Pyatakov’s “confession” was thus exposed as a lie while the trial was still going on! Konrad Knudsen, a member of the Norwegian Parliament, wired Vyshinsky directly, calling his attention to the exposure which was being headlined throughout the world. Everyone waited to see how the prosecution would respond to the collapse of the frame-up. Would the defendants be freed?
Stalin, however, has his own way of reacting when caught red-handed. Trotsky told the press on January 29:
“I am very much afraid that the GPU will make haste to shoot Pyatakov in order to forestall further disconcerting questions and deprive the future international commission of inquiry of the opportunity to demand further clarification from Pyatakov.”
Trotsky proved correct. The very next day the trial was brought to a hasty close. And on February 1, two days after the wire to Vyshinsky, Pyatakov was precipitately killed. Dead men tell no tales.
But it was already too late. Pyatakov’s “confession” had become an indelible part of the record, unshakeable proof of the frame-up. Stalin liquidated Pyatakov but he could not liquidate the “confession” Pyatakov had made. The second Moscow trial had become another damning indictment of the Stalinist regime.

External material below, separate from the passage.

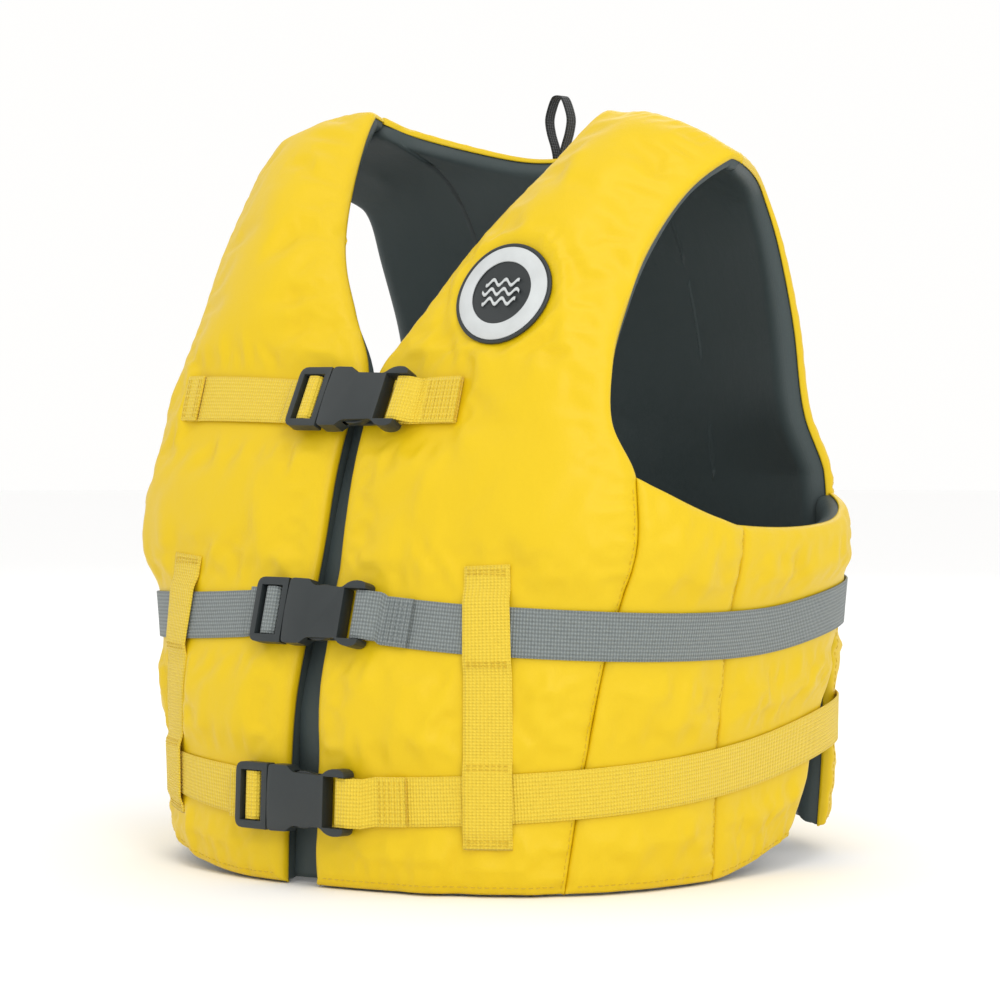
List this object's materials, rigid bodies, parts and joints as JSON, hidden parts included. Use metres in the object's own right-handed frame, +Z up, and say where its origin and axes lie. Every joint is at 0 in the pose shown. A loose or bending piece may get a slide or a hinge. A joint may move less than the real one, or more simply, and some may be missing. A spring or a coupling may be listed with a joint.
{
  "type": "life jacket",
  "caption": "Foam buoyancy vest with padded panels, belts in keepers, side release buckles, a round badge and a hanging loop.",
  "frame": {"origin": "under the middle of the whole vest, on the plane of the front hem", "axes": "+Z up to the shoulders, -Y out of the chest, +X to the wearer's left"},
  "size_m": [0.4466, 0.41, 0.5035],
  "materials": {
    "yellow_nylon": "coated plain weave nylon, satin",
    "dark_lining": "dark grey woven nylon, matt",
    "foam": "closed cell buoyancy foam, matt",
    "yellow_webbing": "ribbed polyester webbing, matt",
    "grey_webbing": "ribbed polyester webbing, matt",
    "black_webbing": "ribbon webbing, matt",
    "buckle_plastic": "moulded acetal, satin",
    "badge_rubber": "moulded soft rubber, satin"
  },
  "bodies": {
    "vest": {"back_cover": "yellow_nylon", "back_foam": "foam", "back_lining": "dark_lining", "badge": "badge_rubber", "chest_socket": "buckle_plastic", "chest_strap_left": "yellow_webbing", "chest_strap_right": "yellow_webbing", "front_left_cover": "yellow_nylon", "front_left_foam": "foam", "front_left_lining": "dark_lining", "front_right_cover": "yellow_nylon", "front_right_foam": "foam", "front_right_lining": "dark_lining", "hang_loop": "black_webbing", "keeper_back_left": "yellow_webbing", "keeper_back_right": "yellow_webbing", "keeper_front_left": "yellow_webbing", "keeper_front_right": "yellow_webbing", "lower_belt": "yellow_webbing", "lower_socket": "buckle_plastic", "side_front_left_cover": "yellow_nylon", "side_front_left_foam": "foam", "side_front_left_lining": "dark_lining", "side_front_right_cover": "yellow_nylon", "side_front_right_foam": "foam", "side_front_right_lining": "dark_lining", "side_rear_left_cover": "yellow_nylon", "side_rear_left_foam": "foam", "side_rear_left_lining": "dark_lining", "side_rear_right_cover": "yellow_nylon", "side_rear_right_foam": "foam", "side_rear_right_lining": "dark_lining", "waist_belt": "grey_webbing", "waist_socket": "buckle_plastic"},
    "chest_insert_body": {"chest_insert": "buckle_plastic", "chest_insert_webbing": "yellow_webbing"},
    "chest_upper_latch": {"chest_latch_upper": "buckle_plastic"},
    "chest_lower_latch": {"chest_latch_lower": "buckle_plastic"},
    "waist_insert_body": {"waist_insert": "buckle_plastic", "waist_insert_webbing": "grey_webbing"},
    "waist_upper_latch": {"waist_latch_upper": "buckle_plastic"},
    "waist_lower_latch": {"waist_latch_lower": "buckle_plastic"},
    "lower_insert_body": {"lower_insert": "buckle_plastic", "lower_insert_webbing": "yellow_webbing"},
    "lower_upper_latch": {"lower_latch_upper": "buckle_plastic"},
    "lower_lower_latch": {"lower_latch_lower": "buckle_plastic"}
  },
  "joints": [
    {"name": "chest_release", "type": "slide", "parent": "vest", "child": "chest_insert_body", "axis": [-1, 0, 0], "range_m": [0, 0.042], "deforming": ["chest_latch_upper", "chest_latch_lower"]},
    {"name": "chest_squeeze_upper", "type": "hinge", "parent": "chest_insert_body", "child": "chest_upper_latch", "pos_m": [-0.0163, -0.14013, 0.30869], "axis": [0, 0.8938, -0.4484], "range_deg": [0, 8], "stiffness_Nm_per_rad": 0.05},
    {"name": "chest_squeeze_lower", "type": "hinge", "parent": "chest_insert_body", "child": "chest_lower_latch", "pos_m": [-0.0163, -0.14999, 0.28903], "axis": [0, 0.8938, -0.4484], "range_deg": [-8, 0], "stiffness_Nm_per_rad": 0.05},
    {"name": "waist_release", "type": "slide", "parent": "vest", "child": "waist_insert_body", "axis": [-1, 0, 0], "range_m": [0, 0.042], "deforming": ["waist_latch_upper", "waist_latch_lower"]},
    {"name": "waist_squeeze_upper", "type": "hinge", "parent": "waist_insert_body", "child": "waist_upper_latch", "pos_m": [-0.0163, -0.17931, 0.17821], "axis": [0, 0.9676, -0.2523], "range_deg": [0, 8], "stiffness_Nm_per_rad": 0.05},
    {"name": "waist_squeeze_lower", "type": "hinge", "parent": "waist_insert_body", "child": "waist_lower_latch", "pos_m": [-0.0163, -0.18486, 0.15693], "axis": [0, 0.9676, -0.2523], "range_deg": [-8, 0], "stiffness_Nm_per_rad": 0.05},
    {"name": "lower_release", "type": "slide", "parent": "vest", "child": "lower_insert_body", "axis": [-1, 0, 0], "range_m": [0, 0.042], "deforming": ["lower_latch_upper", "lower_latch_lower"]},
    {"name": "lower_squeeze_upper", "type": "hinge", "parent": "lower_insert_body", "child": "lower_upper_latch", "pos_m": [-0.0163, -0.19848, 0.06525], "axis": [0, 0.9991, -0.043], "range_deg": [0, 8], "stiffness_Nm_per_rad": 0.05},
    {"name": "lower_squeeze_lower", "type": "hinge", "parent": "lower_insert_body", "child": "lower_lower_latch", "pos_m": [-0.0163, -0.19942, 0.04327], "axis": [0, 0.9991, -0.043], "range_deg": [-8, 0], "stiffness_Nm_per_rad": 0.05}
  ],
  "couplings": [
    {"joint": "chest_squeeze_lower", "follows": "chest_squeeze_upper", "ratio": -1},
    {"joint": "waist_squeeze_lower", "follows": "waist_squeeze_upper", "ratio": -1},
    {"joint": "lower_squeeze_lower", "follows": "lower_squeeze_upper", "ratio": -1}
  ]
}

In the light of these facts it is easy to see why the Stalinist prosecution at Nuremberg today has never so much as mentioned the slanderous charge about an alleged deal between Trotsky and the Nazis, although this constituted the principal accusation in the Moscow trials. Likewise it is easy to see why the Stalinist prosecution has remained silent about Natalia Trotsky’s demand that her attorney be permitted to cross-examine Rudolph Hess and the other Nazi defendants.
The Stalinists understand very well that such a cross-examination would only serve to call world attention once again to the innocence of Trotsky and the guilt of Stalin.